Dans ses textes, le MC bruxellois fait à plusieurs reprises le lien entre l’héritage colonial et certains aspects de la vie des migrants ou descendants de migrants congolais installés en Europe, et plus particulièrement en Belgique. Il lie ainsi l’éducation « à la dure » reçue par les membres de sa génération à celle administrée à leurs pères « par des prêtres » symbolisant la colonisation religieuse menée par les européens. Sur le morceau Chaud Devant, Isha pointe également l’assignation de métiers précaires à des personnes, dans ce cas précis des femmes, issues de l’immigration congolaise : « Elles construisent des baraques toi tu crois qu’elle est conne, tu la voyais nettoyer les chiottes ». Le rappeur évoque ici, en filigrane, les difficultés économiques des pays anciennement colonisés (« Elles sont venues d’Afrique c’est pour ramener des sommes »), résultant pour bonne part de l’exploitation coloniale et néocoloniale. Dans Décorer les murs, superbe morceau clôturant l’EP, il est aussi fait allusion aux biais et aux manques caractérisant la façon dont est enseignée et vulgarisée l’histoire de la période coloniale, critique qui traverse la plupart des couplets de rap traitant du sujet.

L’Histoire nous raconte des histoires, Décorer les murs

Dans La vie augmente vol.3, Isha rajoute, avec le titre Les Magiciens, une dimension factuelle, historique, au récit mémoriel.
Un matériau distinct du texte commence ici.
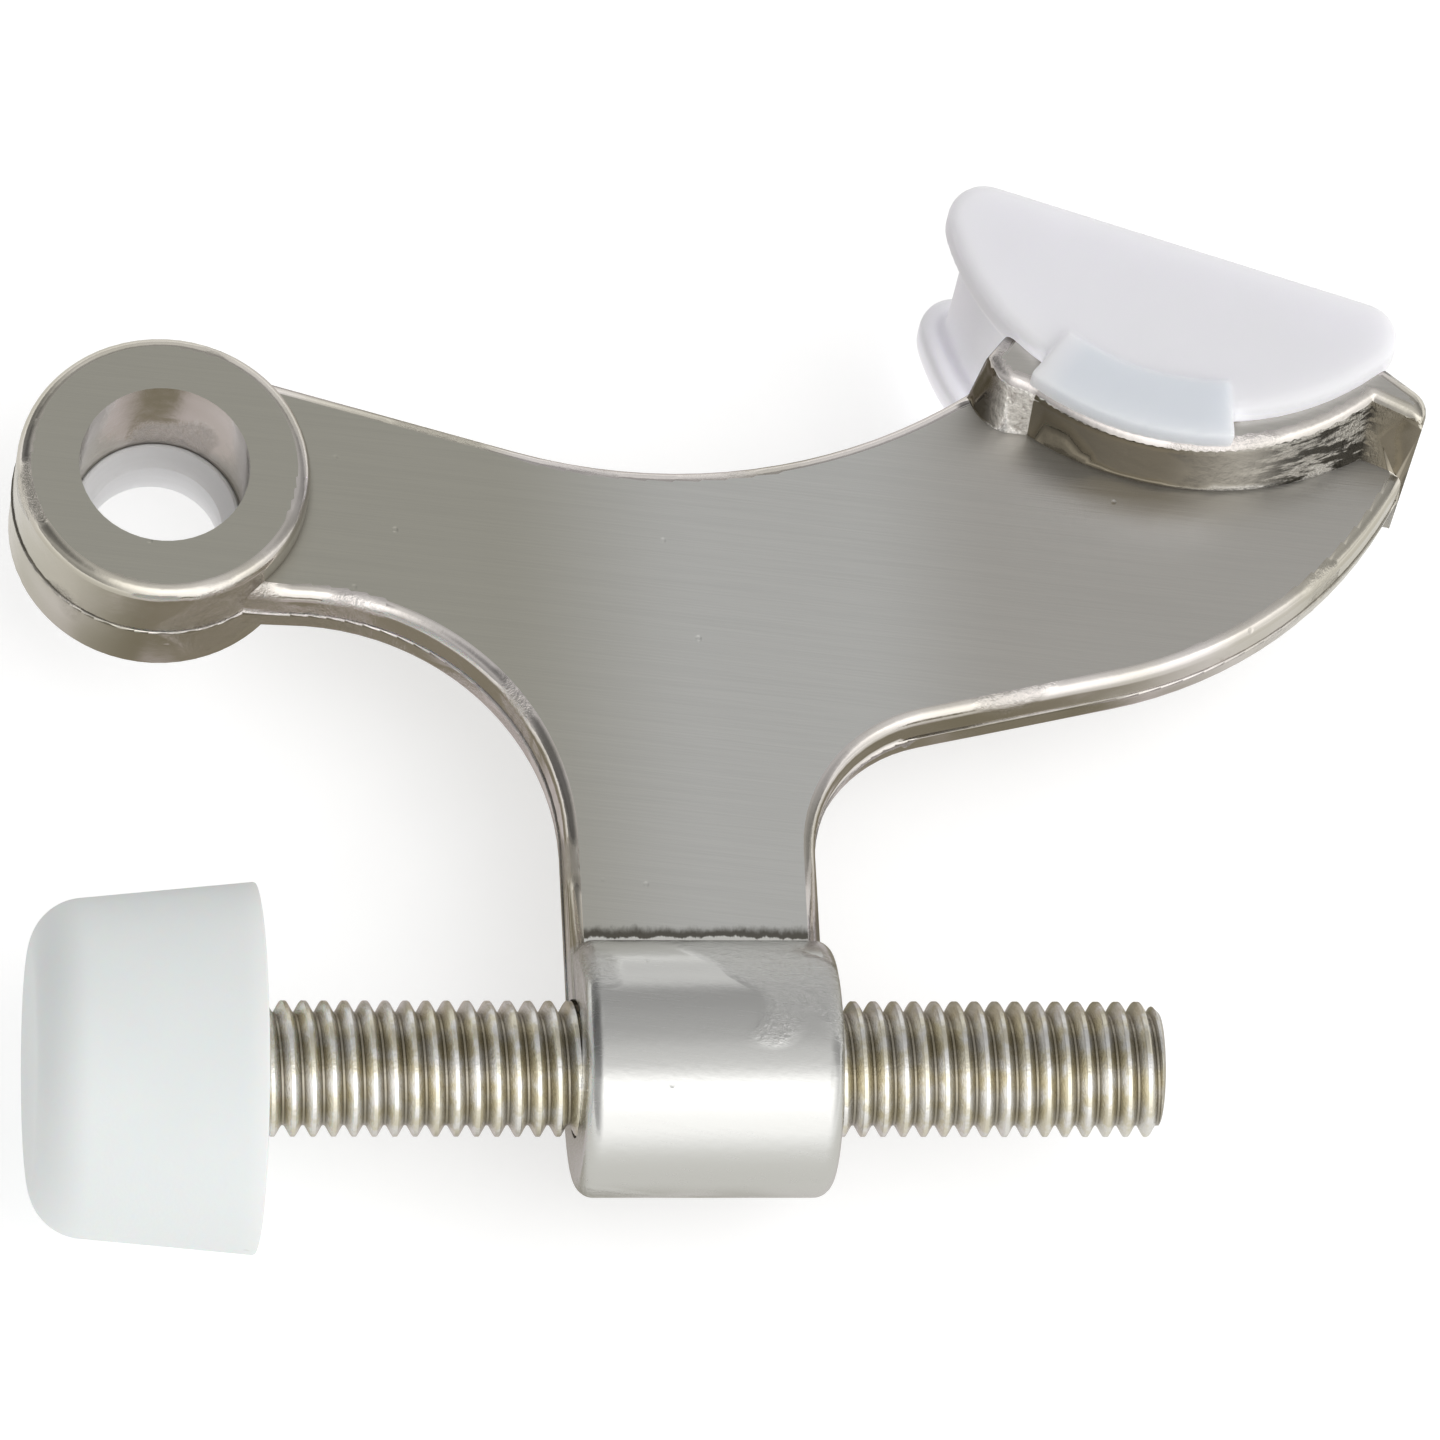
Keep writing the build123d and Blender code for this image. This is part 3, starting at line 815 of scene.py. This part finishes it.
def build_camera():
    """A long lens above the part's front, with the screw level in the picture."""
    camera_data = bpy.data.cameras.new("camera")
    camera_data.lens = LENS
    camera_data.sensor_width = 36.0
    camera_data.clip_end = 10.0
    camera = bpy.data.objects.new("camera", camera_data)
    bpy.context.scene.collection.objects.link(camera)
    right = Vector(LEVEL_RIGHT)
    right = (right - right.dot(TOWARD_CAMERA) * TOWARD_CAMERA).normalized()
    up = TOWARD_CAMERA.cross(right)
    place = AIM + Vector((0, 0, MID_Z)) + CAMERA_DISTANCE * TOWARD_CAMERA
    rows = [[right[i], up[i], TOWARD_CAMERA[i], place[i]] for i in range(3)]
    camera.matrix_world = Matrix(rows + [[0, 0, 0, 1]])
    bpy.context.scene.camera = camera


def chain(tree, kind, values, output=0, **settings):
    """A node with its first inputs fed by sockets or numbers; returns one of its outputs."""
    made = tree.nodes.new(kind)
    for key, value in settings.items():
        setattr(made, key, value)
    for socket, value in zip(made.inputs, values):
        if isinstance(value, bpy.types.NodeSocket):
            tree.links.new(value, socket)
        elif value is not None:
            socket.default_value = value
    return made.outputs[output]


def mixed_colour(tree, share, a, b):
    """A colour between a and b."""
    made = tree.nodes.new("ShaderNodeMix")
    made.data_type = "RGBA"
    for value, name in ((share, "Factor"), (a, "A"), (b, "B")):
        if isinstance(value, bpy.types.NodeSocket):
            tree.links.new(value, made.inputs[name])
        else:
            made.inputs[name].default_value = value
    return made.outputs["Result"]


def build_floor():
    """A pale floor, half lit from within so that shadows stay faint. The metal sees it darker close by."""
    low, _ = CAD_BOX
    side = 2.0
    z = low[2] - 0.02 * MM
    mesh = bpy.data.meshes.new("floor")
    corners = [(-side, -side, z), (side, -side, z), (side, side, z), (-side, side, z)]
    mesh.from_pydata(corners, [], [(0, 1, 2, 3)])
    floor = bpy.data.objects.new("floor", mesh)
    bpy.context.scene.collection.objects.link(floor)
    material = bpy.data.materials.new("pale_floor")
    material.use_nodes = True
    tree = material.node_tree
    surface = tree.nodes["Principled BSDF"]
    grain = chain(tree, "ShaderNodeTexNoise", [None, None, 900.0])
    surface.inputs["Roughness"].default_value = 0.9
    surface.inputs["Base Color"].default_value = rgb(0.60, 0.60, 0.60)
    surface.inputs["Emission Color"].default_value = rgb(1.0, 1.0, 1.0)
    glow = chain(tree, "ShaderNodeMapRange", [grain, 0.0, 1.0, FLOOR_GLOW - 0.01, FLOOR_GLOW + 0.01])
    tree.links.new(glow, surface.inputs["Emission Strength"])
    place = tree.nodes.new("ShaderNodeTexCoord").outputs["Object"]
    away = chain(tree, "ShaderNodeVectorMath", [place, FLOOR_MIDDLE], "Value", operation="DISTANCE")
    patches = chain(tree, "ShaderNodeTexNoise", [place, None, 130.0, 1.0])
    patches = chain(tree, "ShaderNodeMapRange", [patches, 0.44, 0.56, 0.0, 1.0],
                    interpolation_type="SMOOTHSTEP")
    near = mixed_colour(tree, patches, rgb(0.27, 0.245, 0.185), rgb(0.60, 0.555, 0.545))
    share = chain(tree, "ShaderNodeMapRange", [away, *FLOOR_NEAR, 0.0, 1.0], interpolation_type="SMOOTHSTEP")
    seen = mixed_colour(tree, share, near, rgb(0.84, 0.83, 0.79))
    share = chain(tree, "ShaderNodeMapRange", [away, *FLOOR_FAR, 0.0, 1.0])
    seen = mixed_colour(tree, share, seen, rgb(1.2, 1.2, 1.18))
    reflected = tree.nodes.new("ShaderNodeEmission")
    tree.links.new(seen, reflected.inputs["Color"])
    path = tree.nodes.new("ShaderNodeLightPath")
    mixed = tree.nodes.new("ShaderNodeMixShader")
    tree.links.new(path.outputs["Is Glossy Ray"], mixed.inputs[0])
    tree.links.new(surface.outputs[0], mixed.inputs[1])
    tree.links.new(reflected.outputs[0], mixed.inputs[2])
    tree.links.new(mixed.outputs[0], tree.nodes["Material Output"].inputs["Surface"])
    mesh.materials.append(material)


def build_world():
    """Light from the front right for matt surfaces, and a room with light and dark bands for reflections."""
    world = bpy.data.worlds.new("studio")
    bpy.context.scene.world = world
    world.use_nodes = True
    tree = world.node_tree
    background = tree.nodes["Background"]
    direction = tree.nodes.new("ShaderNodeTexCoord").outputs["Generated"]
    ray_x, ray_y, ray_z = (chain(tree, "ShaderNodeSeparateXYZ", [direction], axis) for axis in "XYZ")
    front = chain(tree, "ShaderNodeMath", [ray_y, -1.0], operation="MULTIPLY")
    angle = chain(tree, "ShaderNodeMath", [front, ray_z], operation="ARCTAN2")
    patches = chain(tree, "ShaderNodeTexNoise", [direction, None, 2.3, 1.5])
    wobble = chain(tree, "ShaderNodeMapRange", [patches, 0.3, 0.7, -0.01, 0.01])
    turn = chain(tree, "ShaderNodeMapRange", [angle, -math.pi, math.pi, 0.0, 1.0])
    turn = chain(tree, "ShaderNodeMath", [turn, wobble], operation="ADD")
    ramp = tree.nodes.new("ShaderNodeValToRGB")
    tree.links.new(turn, ramp.inputs["Fac"])
    brightest = max(level for _, level in BANDS)
    stops = ramp.color_ramp.elements
    for index, (degrees, level) in enumerate(BANDS):
        place = degrees / 360 + 0.5
        stop = stops[index] if index < 2 else stops.new(place)
        stop.position = place
        stop.color = rgb(*[level / brightest] * 3)
    left = chain(tree, "ShaderNodeMapRange", [ray_x, -0.65, -0.15, 0.30 * brightest, brightest],
                 interpolation_type="SMOOTHSTEP")
    right = chain(tree, "ShaderNodeMapRange", [ray_x, 0.55, 0.95, 1.0, 0.6])
    seen = chain(tree, "ShaderNodeMath", [ramp.outputs["Color"], left], operation="MULTIPLY")
    seen = chain(tree, "ShaderNodeMath", [seen, right], operation="MULTIPLY")
    uneven = chain(tree, "ShaderNodeMapRange", [patches, 0.35, 0.65, 0.88, 1.1])
    seen = chain(tree, "ShaderNodeMath", [seen, uneven], operation="MULTIPLY")
    toward = chain(tree, "ShaderNodeVectorMath", [direction, MATT_LIGHT_FROM], "Value",
                   operation="DOT_PRODUCT")
    matt = chain(tree, "ShaderNodeMapRange", [toward, -1.0, 0.6, DIFFUSE_LOW, DIFFUSE_HIGH])
    glossy = tree.nodes.new("ShaderNodeLightPath").outputs["Is Glossy Ray"]
    chosen = tree.nodes.new("ShaderNodeMix")
    chosen.data_type = "FLOAT"
    tree.links.new(glossy, chosen.inputs["Factor"])
    tree.links.new(matt, chosen.inputs["A"])
    tree.links.new(seen, chosen.inputs["B"])
    tree.links.new(chosen.outputs["Result"], background.inputs["Strength"])
    background.inputs["Color"].default_value = rgb(1.0, 0.995, 0.985)


def build_key_light():
    """One large soft lamp from the front right, for gentle shading on the white parts."""
    lamp = bpy.data.lights.new("key", "AREA")
    lamp.shape = "SQUARE"
    lamp.size = 0.7
    lamp.energy = 2.2
    key = bpy.data.objects.new("key", lamp)
    bpy.context.scene.collection.objects.link(key)
    key.location = KEY_PLACE
    key.rotation_euler = (KEY_TARGET - KEY_PLACE).to_track_quat("-Z", "Y").to_euler()
    key.visible_glossy = False


# ---------------------------------------------------------------- everything together
bpy.context.scene.view_settings.view_transform = "Standard"
build_camera()
build_floor()
build_world()
build_key_light()
build_casting()
build_bushing()
build_pad()
build_screw()
build_tip()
L’enjeu premier du morceau semble être en effet de parler de séquences historiques par ailleurs documentées, que le rappeur a sans doute bien en tête du fait de son environnement familial et qu’il souhaite imprimer dans l’esprit des auditeurs, opération menée à bien grâce à l’écriture particulièrement imagée qui est une des forces du bruxellois. Sur ce son, Isha prend une position de « narrateur allégorique », pour reprendre une expression utilisée (ici) par Karim Hammou à propos du morceau Mille et une vies de Lino, dans le sens où il adopte le point de vue d’un congolais faisant face, aux siècles passés, à l’arrivée et à la violence des colons, à la fois témoin et protagoniste de scènes de répression et de résistance.
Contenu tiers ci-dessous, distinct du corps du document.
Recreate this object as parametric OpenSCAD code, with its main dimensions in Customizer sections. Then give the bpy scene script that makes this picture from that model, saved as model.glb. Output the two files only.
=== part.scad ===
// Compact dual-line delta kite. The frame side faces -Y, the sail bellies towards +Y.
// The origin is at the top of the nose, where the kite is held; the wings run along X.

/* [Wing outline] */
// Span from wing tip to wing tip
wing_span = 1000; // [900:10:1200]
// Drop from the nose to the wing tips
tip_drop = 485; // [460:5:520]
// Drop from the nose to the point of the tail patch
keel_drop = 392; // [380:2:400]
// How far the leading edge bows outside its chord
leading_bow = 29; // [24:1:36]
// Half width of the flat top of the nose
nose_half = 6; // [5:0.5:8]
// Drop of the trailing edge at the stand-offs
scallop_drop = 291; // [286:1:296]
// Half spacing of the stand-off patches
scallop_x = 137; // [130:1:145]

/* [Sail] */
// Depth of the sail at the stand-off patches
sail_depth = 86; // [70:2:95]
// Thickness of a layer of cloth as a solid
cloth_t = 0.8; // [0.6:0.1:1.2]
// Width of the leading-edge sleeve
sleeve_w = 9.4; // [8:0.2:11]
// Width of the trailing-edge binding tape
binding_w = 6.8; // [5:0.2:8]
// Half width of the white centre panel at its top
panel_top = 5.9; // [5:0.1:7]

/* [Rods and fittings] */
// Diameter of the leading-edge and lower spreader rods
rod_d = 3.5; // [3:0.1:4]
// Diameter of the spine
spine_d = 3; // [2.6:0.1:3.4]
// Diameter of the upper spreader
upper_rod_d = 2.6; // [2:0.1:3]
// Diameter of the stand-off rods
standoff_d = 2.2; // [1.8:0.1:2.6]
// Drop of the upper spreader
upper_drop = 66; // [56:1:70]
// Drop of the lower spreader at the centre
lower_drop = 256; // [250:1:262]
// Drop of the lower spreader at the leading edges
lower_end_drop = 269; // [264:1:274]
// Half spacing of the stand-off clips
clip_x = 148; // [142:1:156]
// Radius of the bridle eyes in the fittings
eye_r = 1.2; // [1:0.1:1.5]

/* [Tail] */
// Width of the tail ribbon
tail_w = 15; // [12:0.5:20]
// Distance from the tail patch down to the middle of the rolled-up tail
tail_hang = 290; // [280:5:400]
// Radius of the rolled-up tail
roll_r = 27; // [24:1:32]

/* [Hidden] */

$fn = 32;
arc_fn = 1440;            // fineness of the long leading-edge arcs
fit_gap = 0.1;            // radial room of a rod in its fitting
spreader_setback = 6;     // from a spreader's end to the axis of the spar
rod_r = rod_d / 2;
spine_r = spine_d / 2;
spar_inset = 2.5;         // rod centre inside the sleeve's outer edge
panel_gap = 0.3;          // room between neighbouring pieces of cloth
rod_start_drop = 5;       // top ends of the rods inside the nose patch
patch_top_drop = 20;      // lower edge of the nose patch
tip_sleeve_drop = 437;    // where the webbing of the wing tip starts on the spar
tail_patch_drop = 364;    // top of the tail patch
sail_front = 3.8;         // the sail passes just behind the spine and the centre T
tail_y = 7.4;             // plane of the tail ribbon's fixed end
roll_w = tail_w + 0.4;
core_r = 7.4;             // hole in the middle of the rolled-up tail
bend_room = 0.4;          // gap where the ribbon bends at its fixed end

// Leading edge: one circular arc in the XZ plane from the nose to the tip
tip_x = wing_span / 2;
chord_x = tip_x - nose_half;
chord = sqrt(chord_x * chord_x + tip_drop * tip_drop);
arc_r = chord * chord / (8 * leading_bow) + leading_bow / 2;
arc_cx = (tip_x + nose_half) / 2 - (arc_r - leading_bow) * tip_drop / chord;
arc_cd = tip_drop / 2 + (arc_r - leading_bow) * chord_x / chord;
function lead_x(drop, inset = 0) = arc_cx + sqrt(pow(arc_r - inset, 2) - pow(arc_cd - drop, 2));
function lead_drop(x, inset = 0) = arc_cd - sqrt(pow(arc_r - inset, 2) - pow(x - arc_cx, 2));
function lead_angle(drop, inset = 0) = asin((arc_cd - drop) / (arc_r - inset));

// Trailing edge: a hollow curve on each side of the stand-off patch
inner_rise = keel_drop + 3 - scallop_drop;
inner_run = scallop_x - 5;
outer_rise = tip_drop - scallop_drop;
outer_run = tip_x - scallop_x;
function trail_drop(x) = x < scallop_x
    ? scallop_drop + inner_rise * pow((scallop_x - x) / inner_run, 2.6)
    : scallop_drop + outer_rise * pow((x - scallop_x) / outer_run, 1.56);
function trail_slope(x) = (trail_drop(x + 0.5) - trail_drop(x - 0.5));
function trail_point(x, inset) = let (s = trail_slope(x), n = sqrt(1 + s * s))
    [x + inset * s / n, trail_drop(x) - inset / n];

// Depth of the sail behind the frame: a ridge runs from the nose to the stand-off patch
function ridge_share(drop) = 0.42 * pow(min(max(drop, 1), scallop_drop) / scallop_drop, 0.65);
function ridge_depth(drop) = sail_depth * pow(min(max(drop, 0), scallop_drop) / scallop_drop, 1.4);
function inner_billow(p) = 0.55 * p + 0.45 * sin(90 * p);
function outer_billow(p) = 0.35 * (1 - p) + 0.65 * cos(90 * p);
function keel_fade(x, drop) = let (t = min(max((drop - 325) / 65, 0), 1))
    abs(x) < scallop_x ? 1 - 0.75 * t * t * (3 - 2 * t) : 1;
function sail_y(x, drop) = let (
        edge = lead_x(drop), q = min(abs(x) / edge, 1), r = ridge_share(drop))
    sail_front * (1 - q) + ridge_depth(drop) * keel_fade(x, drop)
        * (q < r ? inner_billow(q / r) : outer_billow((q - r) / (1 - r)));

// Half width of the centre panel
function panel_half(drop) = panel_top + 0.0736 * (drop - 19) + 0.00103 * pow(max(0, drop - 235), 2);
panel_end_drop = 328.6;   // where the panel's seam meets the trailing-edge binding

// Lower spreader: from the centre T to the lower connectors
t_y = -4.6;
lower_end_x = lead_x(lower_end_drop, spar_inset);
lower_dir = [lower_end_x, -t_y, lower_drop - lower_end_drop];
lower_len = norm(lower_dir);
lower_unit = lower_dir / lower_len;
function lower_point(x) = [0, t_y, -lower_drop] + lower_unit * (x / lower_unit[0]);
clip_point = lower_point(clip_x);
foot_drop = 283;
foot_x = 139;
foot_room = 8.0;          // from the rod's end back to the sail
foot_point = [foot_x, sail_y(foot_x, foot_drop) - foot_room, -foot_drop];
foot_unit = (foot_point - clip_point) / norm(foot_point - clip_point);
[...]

Le MC évoque ainsi différents aspects de l’impérialisme européen et de la brutalité qui caractérise particulièrement l’administration de l’État Indépendant du Congo, entité coloniale placée sous la domination personnelle du roi Léopold II, et qui devient le Congo belge en 1908. Entre 1885 et cette date, le colonialisme belge sur ce territoire va se manifester sous une forme extrêmement violente, violence à laquelle Isha fait référence dans le morceau quand il rappe « Pourquoi ce vieil homme crie ? On lui a coupé la main maintenant il pleure pour qu’elle repousse ». Cette phrase renvoie à une pratique particulièrement barbare développée par les colons belges, qui consistait à couper la main droite des indigènes tués lors des levées des quotas de caoutchouc dans les villages (la main devait servir à prouver que l’officier subalterne, souvent d’origine congolaise, ne s’était pas servi de la balle pour un autre usage que la répression de la population). Le texte d’Isha laissant penser que les individus étaient amputés vivants, et non pas morts comme le décrivent plusieurs autres récits de « l’affaire des mains coupées », il faut préciser qu’il existe des débats historiographiques sur cette question.
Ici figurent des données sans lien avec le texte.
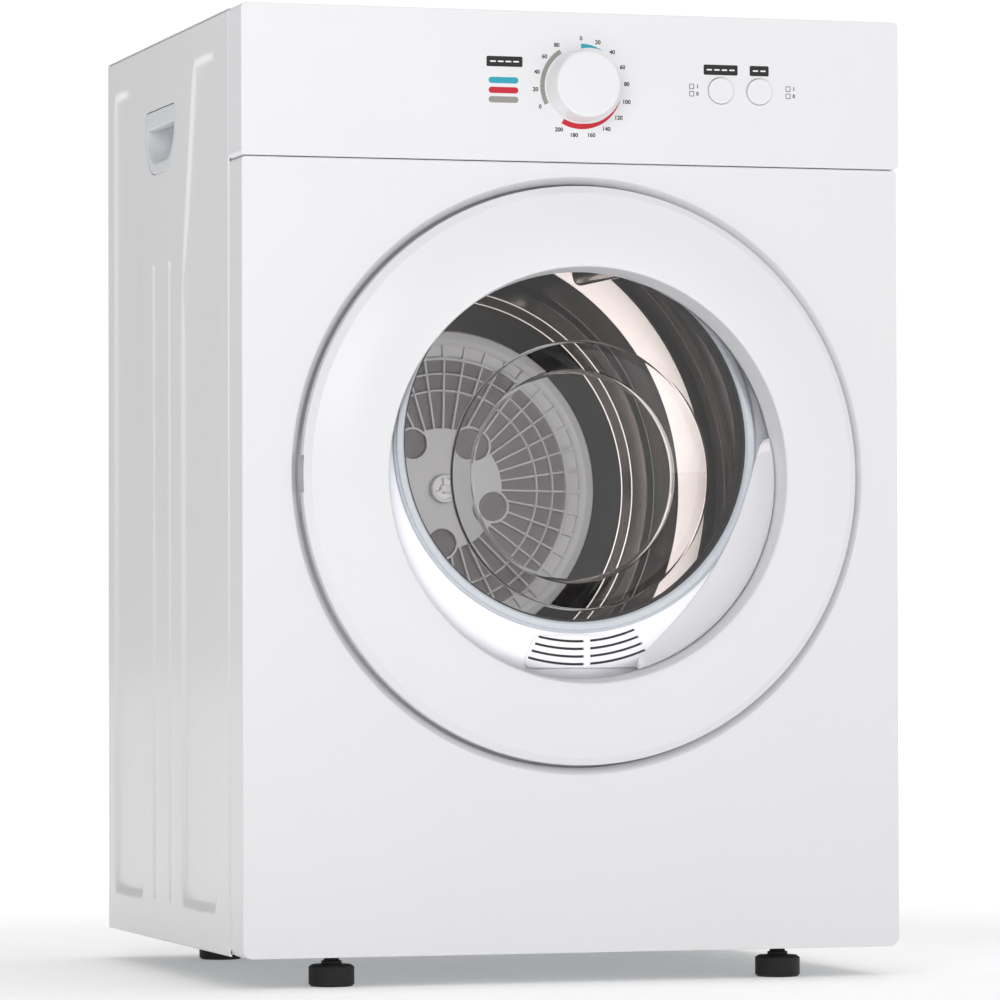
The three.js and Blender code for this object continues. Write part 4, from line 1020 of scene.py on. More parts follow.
def door_ring(sizes):
    """The domed ring: a quarter-ellipse swell from the bevel up to the window's edge."""
    proud = CAD_LOW.y - FACE
    bevel = RING_RADIUS - sizes.ring_bevel
    mouth = sizes.window
    swell = np.linspace(0, 1, 16)
    radius = bevel - (bevel - mouth - 3 * MM) * swell
    depth = BEVEL_TOP + (proud - BEVEL_TOP) * np.sin(swell * math.pi / 2) ** 1.1
    rim = [(RING_RADIUS - 1.7 * MM, 8 * MM), (RING_RADIUS, 5 * MM), (RING_RADIUS, -5.2 * MM),
           (RING_RADIUS - 0.8 * MM, -6.2 * MM), (bevel + 0.6 * MM, -11.2 * MM)]
    edge = [(mouth + 1.2 * MM, proud + 0.3 * MM), (mouth + 0.3 * MM, proud + 1.2 * MM),
            (mouth - 0.2 * MM, proud + 2.6 * MM), (mouth - 3 * MM, 2 * MM)]
    back = [(mouth - 0.5 * MM, 2 * MM), (mouth + 2.6 * MM, proud + 4 * MM),
            *zip(radius[::-3] - 0.5 * MM, depth[::-3] + 2.5 * MM),
            (RING_RADIUS - 2.5 * MM, -3.6 * MM), (RING_RADIUS - 2.5 * MM, 8 * MM)]
    profile = np.array([*rim, *zip(radius, depth), *edge, *back]) + (0, FACE)
    piece("door_ring", turned(profile, 240), FINISHES["ring"], "door",
          ["door_outer_ring"], holes=[hinge_relief()], crease=24)


def door_window(sizes):
    """The clear window: a flat rim and a deep round dish, drawn as one closed section."""
    low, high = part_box("door_glass")
    rim = radius_of("door_glass")
    front, thick = low.y, 3 * MM
    mouth, floor = sizes.dish_mouth, sizes.dish_floor
    deep = high.y - thick
    outside = rounded([(0, deep + 0.4 * MM, 0), (floor, deep, 5 * MM), (mouth, front, 3.5 * MM),
                       (rim, front, 0)], closed=False, steps=10)
    inside = rounded([(rim, front + thick, 0), (mouth + 1 * MM, front + thick, 2 * MM),
                      (floor + 1.6 * MM, deep + thick, 7 * MM), (0, deep + thick, 0)],
                     closed=False, steps=10)
    glass = lathe(np.vstack([outside, inside]), AXIS.x, AXIS.z, 240)
    piece("window", glass, FINISHES["window"], "door", ["door_glass"], crease=40)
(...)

D’autres modalités de l’assujettissement sont évoquées par le rappeur, notamment l’asservissement des corps des femmes congolaises (« Pourquoi nos mères accouchent d’enfants qui n’ont pas la même couleur que nous ? »), l’emprise culturelle sur les plus jeunes (« J’ai appris leur langue, plein d’mots que j’essayais de retenir ») ou le pillage des ressources du sol (« Ils ont pris l’or et les diamants »). Le processus historique le plus visé dans le morceau, mais également dans d’autres titres d’Isha, est la diffusion du christianisme dans les territoires colonisés, débutée dès le XVIe siècle par des missionnaires portugais, relancée dans l’État Indépendant du Congo à la fin du XIXe et accélérée à partir de la reprise en main de la colonie par l’État belge en 1908, par le biais de missions catholiques œuvrant sous couvert d’éthique et d’humanisme (voir ici pour un récit plus détaillé). De par cette insistance sur le motif de la colonisation religieuse, Isha pointe l’ « homme mort attaché à une croix de fer » et le « Livre magique » comme des ingrédients essentiels de cette « magie », qui a su faire admettre à de larges pans des populations colonisées et colonisatrices l’existence de « bienfaits » masquant l’atrocité de la domination occidentale.

L’histoire elle est douloureuse, l’héritage il est colonial, Décorer les murs

Si Isha raconte l’histoire de la brutalité coloniale, il rappe également la mémoire des luttes et des peines, comme le rappelle la fin du morceau Les Magiciens (« Même si leurs balles transpercent mon cœur, je vais mourir avec mon javelot » ) mais aussi lorsqu’il évoque l’histoire « douloureuse » sur Décorer les murs. Pour résumer, la démarche d’Isha mêle évocation des effets de l’impérialisme sur le temps long (ce qu’on peut rapprocher du positionnement de Casey quand elle déclare, sur le morceau Dans nos histoires : « aucune différence dans cette douce France, entre mon passé, mon présent et ma souffrance ») et allusions plus ou moins détaillées à différentes pratiques et brutalités coloniales (démarche rappelant ici davantage celle d’IAM dans Tam-Tam de l’Afrique). Ce mélange donne au traitement de la question une grande force narrative, qui contribue à faire de La vie augmente vol.3, excellent opus de rap, une œuvre d’engagement précieuse et singulière.